▶ **What is expected**: What is wanted is an exact restatement of the lines from the one with "near = section()" through the one with "for node in", both included, and of no other lines.

▶ **Data items**:
START

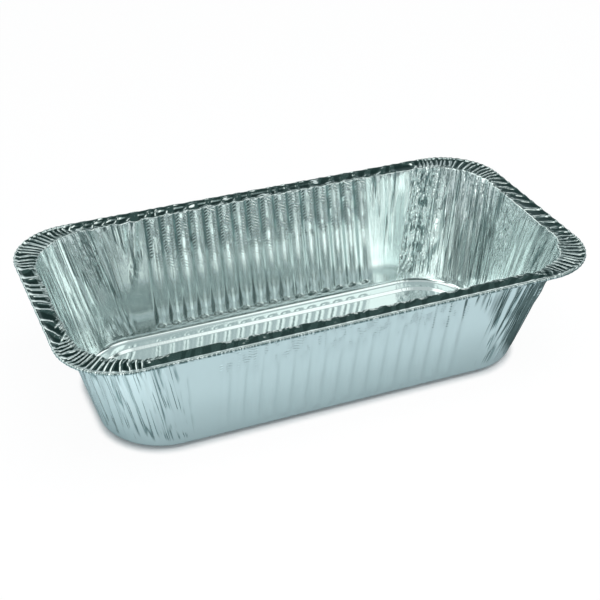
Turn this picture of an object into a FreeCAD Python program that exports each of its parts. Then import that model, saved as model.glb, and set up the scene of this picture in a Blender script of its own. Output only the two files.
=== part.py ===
# Deep oblong tray pressed from one sheet of aluminium foil
import FreeCAD
import Part
import math
import os
import random

# Overall sizes in millimetres
rim_length = 325.0
rim_width = 172.0
tray_height = 80.0
foil = 0.12

# The wall leans outward by the same run on all four sides
wall_run = 17.4
corner_radius = 38.5

# Base: a narrow ledge all round, then a step down to the floor
foot_fillet = 3.0
ledge_run = 4.2
step_height = 2.8
step_run = 1.8
step_round = 1.0

# Rim: a flat flange, then a bead rolled outward and under
rim_reach = 11.4
throat_fillet = 1.2
flange_dip = 1.1
bead_radius = 1.35
bead_from = 135.0
bead_to = -180.0
bead_steps = 7

# Upright ribs pressed outward along both long sides, on a slightly raised field
rib_count = 16
rib_pitch = 9.6
rib_depth = 0.7
field_step = 0.15
field_slope_run = 1.5

# Folds where the sheet was drawn in round the corners and along the ends
corner_folds = 6
end_folds = 3
fold_depth = 0.9
end_fold_share = 0.6
fold_foot_rise = 4.0
gather_height = 0.35
smooth_patch = [0.85, 0.7]

rib_zone = rib_count * rib_pitch / 2
ledge_z = foil + step_height
top_z = tray_height - flange_dip
random.seed(11)

# A tray outline is a rounded rectangle: half length, half width, corner radius
rim_outline = (rim_length / 2, rim_width / 2, corner_radius)
throat_outline = (rim_length / 2 - rim_reach, rim_width / 2 - rim_reach, corner_radius)
foot_outline = (throat_outline[0] - wall_run, throat_outline[1] - wall_run, corner_radius)

# The wall's angle from upright, and how far it turns into ledge and flange
draft = math.atan2(wall_run, top_z - ledge_z)
wall_turn = math.pi / 2 - draft


def between(one, two, t):
    return tuple(p + (q - p) * t for p, q in zip(one, two))


def grown(outline, d):
    return tuple(p + d for p in outline)


def smooth(t):
    t = min(max(t, 0.0), 1.0)
    return t * t * (3 - 2 * t)


# One turn of the section: where it runs, and how far folds and gathers show in it
class Row:
    def __init__(self, name, outline, z, folds=0.0, gathers=0.0):
        self.name = name
        self.outline = outline
        self.z = z
        self.folds = folds
        self.gathers = gathers

    def moved(self, dx, dz):
        return Row(self.name, grown(self.outline, dx), self.z + dz, self.folds, self.gathers)


# The section runs from the floor's edge out to the end of the curl
def section():
    rows = []
    foot_in = foot_fillet + ledge_run
    lean = math.atan2(step_height, step_run)
    cut = step_round * math.tan(lean / 2)
    low = foot_in + step_run
    rows.append(Row("floor", grown(foot_outline, -low - cut), foil))
    slope = (cut * math.cos(lean), cut * math.sin(lean))
    rows.append(Row("step", grown(foot_outline, -low + slope[0]), foil + slope[1]))
    rows.append(Row("step", grown(foot_outline, -foot_in - slope[0]), ledge_z - slope[1]))
    rows.append(Row("ledge", grown(foot_outline, -foot_in + cut), ledge_z))
    cut = foot_fillet * math.tan(wall_turn / 2)
    rows.append(Row("ledge", grown(foot_outline, -cut), ledge_z))
    for i in (1, 2):
        a = wall_turn * i / 2
        out = foot_fillet * math.sin(a) - cut
        up = foot_fillet * (1 - math.cos(a))
        rows.append(Row("wall foot" if i == 2 else "fillet", grown(foot_outline, out), ledge_z + up))
    foot = rows[-1]
    cut = throat_fillet * math.tan(wall_turn / 2)
    head = Row("wall head", grown(throat_outline, -cut * math.sin(draft)), top_z - cut * math.cos(draft), 1.0)
    t = fold_foot_rise / (head.z - foot.z)
    rows.append(Row("folds", between(foot.outline, head.outline, t), foot.z + fold_foot_rise, 1.0))
    rows.append(head)
    rows.append(Row("flange", grown(throat_outline, cut), top_z, 1.0, 1.0))
    flat = (rim_reach - 2 * bead_radius) / rim_reach
    rows.append(Row("flange end", between(throat_outline, rim_outline, flat), top_z))
    for i in range(bead_steps + 1):
        a = math.radians(bead_from + (bead_to - bead_from) * i / bead_steps)
        out = bead_radius * (math.cos(a) - 1)
        up = tray_height - bead_radius + bead_radius * math.sin(a)
        rows.append(Row("bead", grown(rim_outline, out), up))
    return rows


# The far face of the sheet lies one foil thickness from the near face, measured
# square to the section, so each row moves along its mitre line. At the wall foot
# it drops by the whole thickness, because the ribs end there on a level shelf.
def far_side(rows):
    path = [(row.outline[0], row.z) for row in rows]
    normals = [(0.0, -1.0)]
    for (x0, z0), (x1, z1) in zip(path, path[1:]):
        size = math.hypot(x1 - x0, z1 - z0)
        normals.append(((z1 - z0) / size, (x0 - x1) / size))
    normals.append(normals[-1])
    moved = []
    for row, one, two in zip(rows, normals, normals[1:]):
        nx, nz = one[0] + two[0], one[1] + two[1]
        size = nx * one[0] + nz * one[1]
        dx, dz = foil * nx / size, foil * nz / size
        if row.name == "wall foot":
            dx = foil * (math.cos(draft) - math.tan(draft) * (1 - math.sin(draft)))
            dz = -foil
        moved.append(row.moved(dx, dz))
    return moved


# Twelve stretches make one turn: panel, ribs, panel, corner, end, corner, twice
def place(k, outline, f):
    a, b, r = outline
    part = k % 6
    sx = a - r
    normal = (0.0, -1.0)
    if part == 0:
        x, y = -sx + (sx - rib_zone) * f, -b
    elif part == 1:
        x, y = -rib_zone + 2 * rib_zone * f, -b
    elif part == 2:
        x, y = rib_zone + (sx - rib_zone) * f, -b
    elif part == 4:
        x, y = a, (b - r) * (2 * f - 1)
        normal = (1.0, 0.0)
    else:
        angle = math.pi / 2 * (f - 1 if part == 3 else f)
        normal = (math.cos(angle), math.sin(angle))
        x = sx + r * normal[0]
        y = (b - r) * (-1 if part == 3 else 1) + r * normal[1]
    if k >= 6:
        return -x, -y, (-normal[0], -normal[1])
    return x, y, normal


phases = [[random.uniform(0, 2 * math.pi) for i in range(2)] for end in range(2)]


# How far out the ribbed field stands, and its ribs on top of that
def rib_relief(f):
    from_edge = 2 * rib_zone * min(f, 1 - f)
    step = field_step * smooth(from_edge / field_slope_run)
    return step + rib_depth / 2 * (1 - math.cos(2 * math.pi * rib_count * f))


# The folds run through a corner, an end and the next corner as one wave. The end
# wall narrows towards its foot, so its folds get shallower there with their spacing.
def fold_relief(k, f, outline):
    g = k % 6 - 3 + f
    waves = corner_folds * min(g, 1.0)
    waves += end_folds * min(max(g - 1, 0.0), 1.0)
    waves += corner_folds * max(g - 2, 0.0)
    one, two = phases[k // 6]
    height = math.sin(2 * math.pi * waves + one) + 0.4 * math.sin(1.3 * math.pi * waves + two)
    height *= smooth(g / 0.3) * smooth((3 - g) / 0.3)
    height *= 1 - smooth_patch[k // 6] * math.exp(-((g - 1.5) / 0.35) ** 2)
    if 1 < g < 2:
        height *= end_fold_share * (outline[1] - outline[2]) / (throat_outline[1] - corner_radius)
    return height * smooth(abs(g - 1) / 0.12) * smooth(abs(g - 2) / 0.12) / 2.8


def line(points):
    return Part.makeLine(*[FreeCAD.Vector(*p) for p in points])


# A smooth curve along one stretch of a row, through evenly spaced places
def curve(k, row, count, relief):
    steps = [i / count for i in range(count + 1)]
    points = []
    for f in steps:
        x, y, normal = place(k, row.outline, f)
        out, up = relief(f)
        points.append(FreeCAD.Vector(x + normal[0] * out, y + normal[1] * out, row.z + up))
    spline = Part.BSplineCurve()
    spline.interpolate(Points=points, Parameters=steps)
    return spline.toShape()


def ribs(k, row):
    return curve(k, row, 8 * rib_count, lambda f: (rib_relief(f), 0.0))


# One stretch of a row: lines and arcs where the sheet is plain, else its folds
def edge(k, row):
    part = k % 6
    if part >= 3 and (row.folds or row.gathers):
        count = 8 * (end_folds if part == 4 else corner_folds)

        def relief(f):
            height = fold_relief(k, f, row.outline)
            return fold_depth * row.folds * height, gather_height * row.gathers * height

        return curve(k, row, count, relief)
    spots = [place(k, row.outline, f)[:2] + (row.z,) for f in (0.0, 0.5, 1.0)]
    if part in (3, 5):
        return Part.Arc(*[FreeCAD.Vector(*p) for p in spots]).toShape()
    return line([spots[0], spots[2]])


def flat_face(edges):
    return Part.Face(Part.Wire(Part.__sortEdges__(edges)))


def seam(k, rows, f):
    spots = [place(k, row.outline, f)[:2] + (row.z,) for row in rows]
    return [line(pair) for pair in zip(spots, spots[1:])]


# A level or leaning flat panel between two rows. Its side towards a corner is
# broken where the corner has rows of its own, its side towards the ribs is not.
def panel(k, rows):
    ends = [rows[0], rows[-1]]
    towards_corner = 0.0 if k % 6 == 0 else 1.0
    sides = seam(k, rows, towards_corner) + seam(k, ends, 1.0 - towards_corner)
    return flat_face([edge(k, ends[0]), edge(k, ends[1])] + sides)


# One face of the sheet, near or far
def skin(rows):
    names = [row.name for row in rows]
    foot = names.index("wall foot")
    head = names.index("wall head")
    flange = names.index("flange")
    end = names.index("flange end")
    faces = [flat_face([edge(k, rows[0]) for k in range(12)])]
    for k in range(12):
        part = k % 6
        spans = [(i, i + 1) for i in range(len(rows) - 1)]
        if part < 3:
            spans = [s for s in spans if not (foot <= s[0] < head or flange <= s[0] < end)]
        for low, high in spans:
            ribbed = part == 1 and head <= low and high <= flange
            make = ribs if ribbed else edge
            faces.append(Part.makeRuledSurface(make(k, rows[low]), make(k, rows[high])))
        if part in (0, 2):
            faces.append(panel(k, rows[foot:head + 1]))
            faces.append(panel(k, rows[flange:end + 1]))
        if part == 1:
            faces.append(flat_face([edge(k, rows[foot]), ribs(k, rows[foot])]))
            faces.append(Part.makeRuledSurface(ribs(k, rows[foot]), ribs(k, rows[head])))
            sides = seam(k, [rows[flange], rows[end]], 0.0) + seam(k, [rows[flange], rows[end]], 1.0)
            faces.append(flat_face([ribs(k, rows[flange]), edge(k, rows[end])] + sides))
    return faces


near = section()
far = far_side(near)
faces = skin(near) + skin(far)
# the cut edge of the sheet inside the curl
for k in range(12):
    faces.append(Part.makeRuledSurface(edge(k, near[-1]), edge(k, far[-1])))

sheet = Part.makeCompound(faces)
sheet.sewShape(0.001)
tray = Part.Solid(sheet.Shells[0])
if tray.Volume < 0:
    tray.reverse()

box = tray.BoundBox
print("size", round(box.XLength, 2), round(box.YLength, 2), round(box.ZLength, 2))
print("valid", tray.isValid(), "shells", len(sheet.Shells), "faces", len(tray.Faces))
print("volume cm3", round(tray.Volume / 1000, 2), "lowest", round(box.ZMin, 3))

os.makedirs("parts", exist_ok=True)
tray.exportStep("parts/foil_tray.step")
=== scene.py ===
# %% [markdown]
# # A deep foil tray, pressed from one sheet
# The tray starts as a flat blank of thin aluminium. A press pushes it down into a tub with sloping
# sides, folds the spare metal into the corners, and rolls the edge over so that it isn't sharp.
# We build it the same way: one grid stands for the blank, and every point of it is moved to where
# the press would put it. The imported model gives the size, so we load that first.

# %% Load the frame
import bmesh
import bpy
import math
import numpy as np
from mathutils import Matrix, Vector, noise


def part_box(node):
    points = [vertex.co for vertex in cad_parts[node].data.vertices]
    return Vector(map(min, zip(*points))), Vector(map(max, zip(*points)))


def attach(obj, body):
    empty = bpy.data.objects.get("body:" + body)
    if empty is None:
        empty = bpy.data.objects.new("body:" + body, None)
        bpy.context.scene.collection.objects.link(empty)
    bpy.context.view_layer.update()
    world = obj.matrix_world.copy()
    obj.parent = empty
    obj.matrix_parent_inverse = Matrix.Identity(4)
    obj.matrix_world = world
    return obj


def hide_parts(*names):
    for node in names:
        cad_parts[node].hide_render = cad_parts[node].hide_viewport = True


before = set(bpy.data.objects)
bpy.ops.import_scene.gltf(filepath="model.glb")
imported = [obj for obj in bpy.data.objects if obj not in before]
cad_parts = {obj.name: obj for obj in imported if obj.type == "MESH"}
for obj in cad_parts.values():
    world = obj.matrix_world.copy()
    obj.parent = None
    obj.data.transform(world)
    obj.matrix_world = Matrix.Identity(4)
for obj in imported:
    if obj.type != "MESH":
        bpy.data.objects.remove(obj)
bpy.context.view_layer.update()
MM = 0.001
low, high = (np.array(corner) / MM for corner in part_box("foil_tray"))
length, width, height = high - low
print("tray in mm:", length.round(2), width.round(2), height.round(2))

# %% [markdown]
# ## The section of the tray
# If you cut the tray in half, the cut edge shows a floor, a small step up to a ledge, a leaning wall,
# a flat flange and a rolled bead. These few sizes describe it. All are in millimetres.

# %% Sizes of the section
FOIL = 0.12
CORNER_RADIUS = 38.5
RIM_REACH = 11.4
WALL_RUN = 17.4
LEDGE_RUN = 4.2
STEP_HEIGHT = 2.8
STEP_RUN = 1.8
STEP_ROUND = 1.0
FOOT_FILLET = 3.0
THROAT_FILLET = 0.7
FLANGE_DIP = 1.1
BEAD_RADIUS = 1.0
RIB_COUNT = 16
RIB_PITCH = 9.6

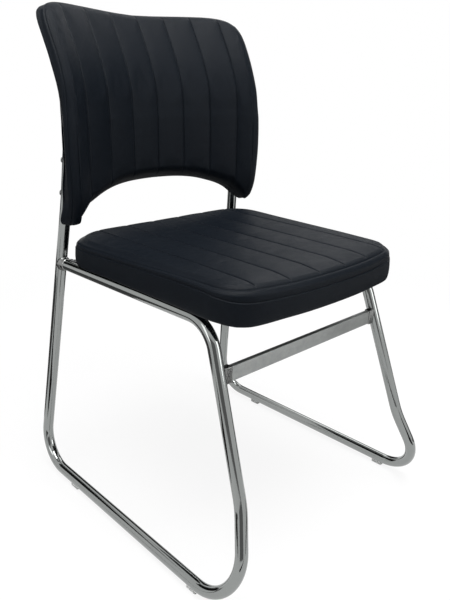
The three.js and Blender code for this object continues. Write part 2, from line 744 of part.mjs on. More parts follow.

END

▶ **Task output**:
near = section()
far = far_side(near)
faces = skin(near) + skin(far)
# the cut edge of the sheet inside the curl
for k in range(12):
    faces.append(Part.makeRuledSurface(edge(k, near[-1]), edge(k, far[-1])))

sheet = Part.makeCompound(faces)
sheet.sewShape(0.001)
tray = Part.Solid(sheet.Shells[0])
if tray.Volume < 0:
    tray.reverse()

box = tray.BoundBox
print("size", round(box.XLength, 2), round(box.YLength, 2), round(box.ZLength, 2))
print("valid", tray.isValid(), "shells", len(sheet.Shells), "faces", len(tray.Faces))
print("volume cm3", round(tray.Volume / 1000, 2), "lowest", round(box.ZMin, 3))

os.makedirs("parts", exist_ok=True)
tray.exportStep("parts/foil_tray.step")
=== scene.py ===
# %% [markdown]
# # A deep foil tray, pressed from one sheet
# The tray starts as a flat blank of thin aluminium. A press pushes it down into a tub with sloping
# sides, folds the spare metal into the corners, and rolls the edge over so that it isn't sharp.
# We build it the same way: one grid stands for the blank, and every point of it is moved to where
# the press would put it. The imported model gives the size, so we load that first.

# %% Load the frame
import bmesh
import bpy
import math
import numpy as np
from mathutils import Matrix, Vector, noise


def part_box(node):
    points = [vertex.co for vertex in cad_parts[node].data.vertices]
    return Vector(map(min, zip(*points))), Vector(map(max, zip(*points)))


def attach(obj, body):
    empty = bpy.data.objects.get("body:" + body)
    if empty is None:
        empty = bpy.data.objects.new("body:" + body, None)
        bpy.context.scene.collection.objects.link(empty)
    bpy.context.view_layer.update()
    world = obj.matrix_world.copy()
    obj.parent = empty
    obj.matrix_parent_inverse = Matrix.Identity(4)
    obj.matrix_world = world
    return obj


def hide_parts(*names):
    for node in names:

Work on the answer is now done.